A few sour notes also bear mentioning. First, Foreign Minister Shah Mahmood Qureshi criticized senior State Department and National Security Council officials, claiming, “no door was being opened for us in the time of Alice Wells and Lisa Curtis.” Qureshi’s statement overlooks the fact that Wells and Curtis remain key, well-respected shapers of U.S. policy towards Pakistan, and such attempts to drive a wedge between Trump and his administration are likely to backfire. Likewise troubling were Khan’s statements describing the U.S. raid on Osama Bin Laden as “humiliating” while neither accounting for the 9/11 mastermind’s presence in Pakistan nor acknowledging the tragedy of the attacks he unleashed. Though Khan drew attention to the casualties Pakistan suffered as a result of its participation in the so-called War on Terror, his failure to recognize what remains a deeply traumatic event in the United States came across to a Washington audience as tone-deaf and insensitive.

On balance, Khan seems to be following the likes of Turkish President Recep Tayyip Erdogan in counting on his personal relationship with Trump to avoid policy pressure from Washington. That might well prove a winning strategy in the short term, assuming Pakistan can deliver enough to allow Trump to claim victory on U.S. objectives in Afghanistan and on counterterrorism. But an end-run around, the bureaucracy will not serve Pakistan well in the long run as it will need to build trust more broadly in order to put the bilateral relationship on a steady, sustainable path. The reinstatement of security assistance and enhanced trade relationship Islamabad seeks would require political will and significant effort to push through, and both remain highly unlikely barring deeper engagement beyond the White House.

Going forward, U.S. policy towards Pakistan will continue to center on two issues. First is Pakistan’s role facilitating a negotiated settlement with the Taliban—in particular to encourage Taliban leadership to enter formal talks with the Afghan government and agree to a ceasefire. Should Pakistan successfully deliver, it would all but ensure continued short-term goodwill from a Trump administration eager to begin withdrawing from Afghanistan well before the 2020 election. Second is Pakistan’s taking “sustained and irreversible” action against terrorist groups operating within its borders, building on its recent crackdown against Jaish-e-Mohammed and others and the re-arrest of Lashkar-e-Taiba founder Hafiz Saeed. Despite these steps and Khan’s assurances, long-time observers in Washington remain skeptical that Pakistan and its military will maintain pressure on terror groups given their domestic influence and the perceived utility of loyal proxies in an unstable region.

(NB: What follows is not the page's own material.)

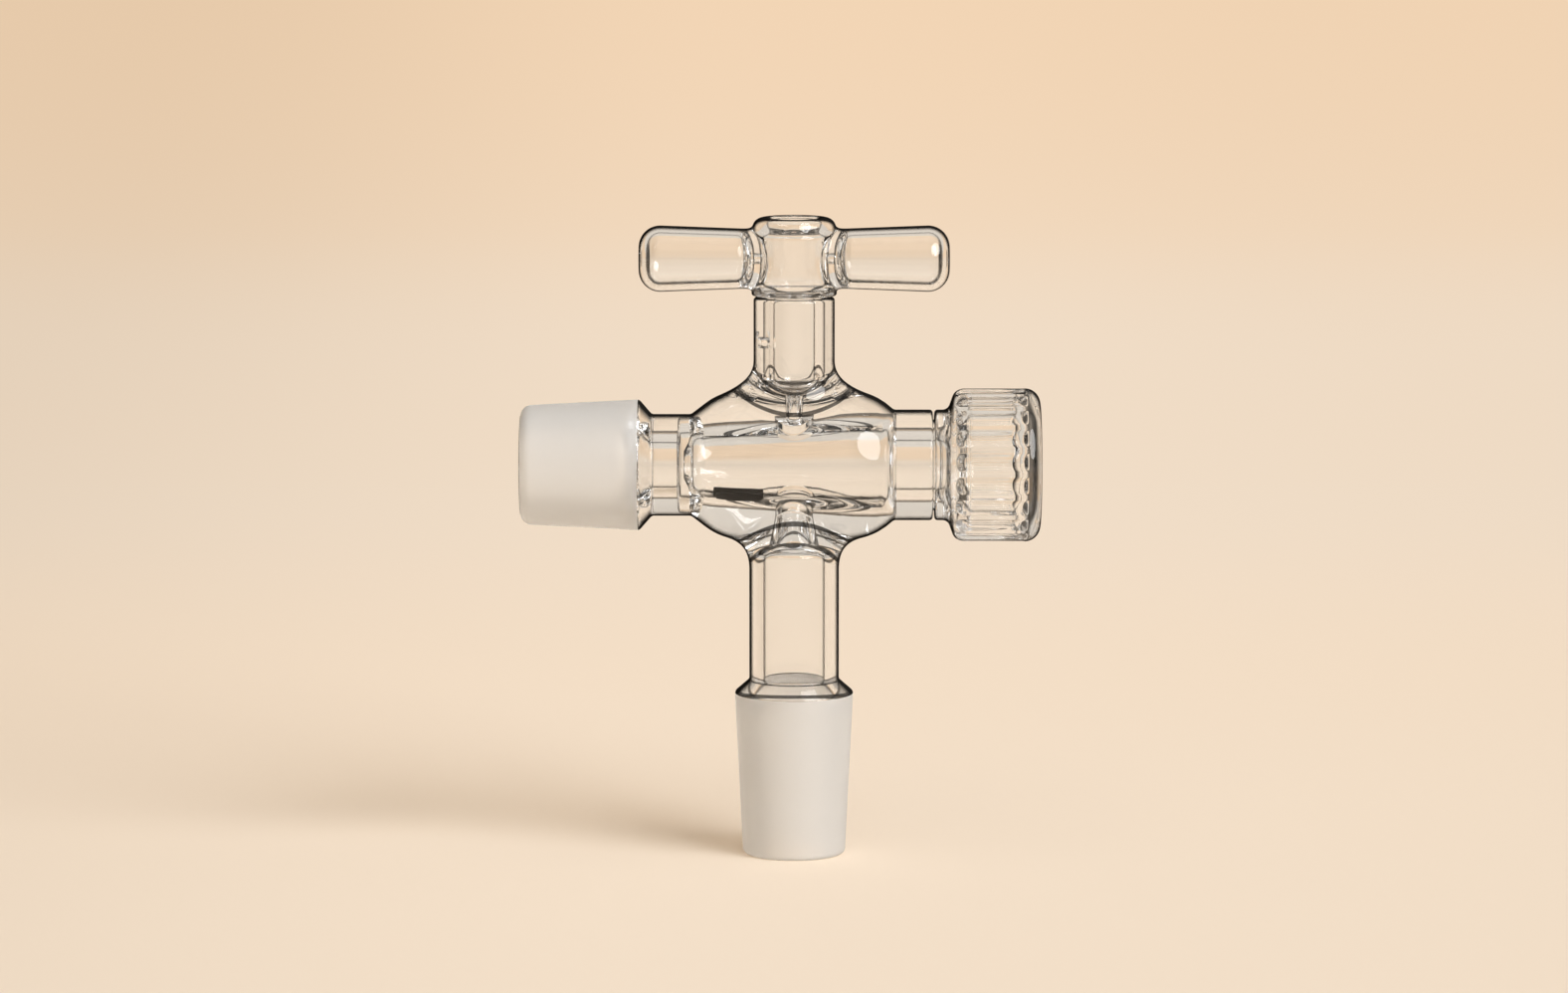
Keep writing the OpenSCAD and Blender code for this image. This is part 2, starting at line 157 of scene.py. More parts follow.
class StopcockKey(bpy.types.PropertyGroup):
    """Sizes of the vent key and its T handle"""

    bore_d: size("Key bore", "Bore of the key's ground plug", 6.6)
    tip_wall: size("Key tip", "Thickness of the key's closed tip", 1.2)
    port_d: size("Key port", "Diameter of the port in the key", 1.8)
    port_h: size("Port height", "Height of the port above the tip", 8)
    hub_d: size("Hub diameter", "Outer diameter of the hub", 13.2)
    hub_foot_d: size("Hub foot", "Diameter of the hub's foot", 13.5)
    hub_flare: size("Hub flare", "Height over which the foot flares into the hub", 1.9)
    hub_h: size("Hub height", "From the hub's foot to its open rim", 12.3)
    hub_mouth_d: size("Hub mouth", "Opening at the hub's rim", 8)
    hub_bore_d: size("Hub bore", "Widest bore of the blown hub", 10.3)
    hub_rim_r: size("Hub rim", "Rounding of the hub's open rim", 1.7)
    handle_h: size("Handle height", "Height of the handle's axis above the hub's foot", 5.8)
    handle_span: size("Handle span", "Length of the T handle, end to end", 49)
    handle_root_d: size("Handle root", "Handle diameter at the hub", 9.5)
    handle_end_d: size("Handle end", "Handle diameter at the ends", 10.7)
    handle_wall: size("Handle wall", "Wall thickness of the handle", 1.1)
    handle_end_r: size("Handle rounding", "Rounding of the handle's closed ends", 3.4)
    handle_fillet: size("Handle fillet", "How far the fused fillets spread over the hub", 0.6)
    handle_fillet_climb: size("Handle fillet climb", "How far they climb an arm in front and behind", 1.8)
    handle_root_wall: size("Root wall", "Glass between the hub's bore and an arm's hollow", 1.1)
    handle_root_r: size("Root rounding", "Rounding of that hollow's end at the hub", 3)
    blow_hole_d: size("Blow hole", "Small hole from the hub into an arm's hollow", 1.2)


class StopcockGlass(bpy.types.PropertyGroup):
    """Finish of the clear and the ground glass"""

    tint: colour("Glass tint", "Colour of the clear glass", (0.985, 0.99, 0.993))
    ior: number("Index", "Refractive index of borosilicate glass", 1.474, 1.3, 1.7)
    # Painted shade: the edge tone and the five numbers after it paint the glass dark where its surface turns
    # away, and earlier where it faces up, standing in for the dark room that the glass would show
    edge: colour("Edge tone", "Tone of the glass seen edge on", (0.012, 0.011, 0.010))
    edge_from: number("Edge start", "How far the surface turns away before it darkens", 0.54)
    edge_width: number("Edge width", "How much farther it turns until it is fully dark", 0.22)
    upper_edge: number("Upper edge", "How much earlier a surface that faces up darkens", 0.04)
    key_upper_edge: number("Key's upper edge", "The same on the vent key", 0.11)
    knob_edge: number("Knob edge", "How much later the fluted knob darkens", 0.09)
    shade: colour("Shade", "What one wall of glass lets through into the shadow", (0.88, 0.825, 0.755))
    frost: colour("Frost", "Colour of the ground cones", (0.8, 0.805, 0.805))
    frost_roughness: number("Frost roughness", "Roughness of the ground cones", 0.55)
    frost_through: number("Frost clearness", "How much light the ground glass lets through", 0.6)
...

In the coming months, three events will serve as bellwethers for the future tenor of U.S.-Pakistan relations. First is the State Department’s September 1 target date for a peace agreement with the Taliban, which could provide a major boost if a deal is reached with Pakistan’s assistance. Second is the October 13-18 meeting of the Financial Action Task Force to determine whether Pakistan has taken sufficient action against terror financing to avoid blacklisting. Third is the December 6 International Monetary Fund review meeting, which will assess if Pakistan is eligible to receive approximately $453 million USD based on loan condition compliance. Clearing all three hurdles will be a significant challenge for the Khan administration—even with a new friend in the White House—but doing so successfully represents Pakistan’s best chance to build on momentum following Khan’s U.S. visit.

Elizabeth Threlkeld is a Fellow and Deputy Director of the South Asia Program at the Stimson Center.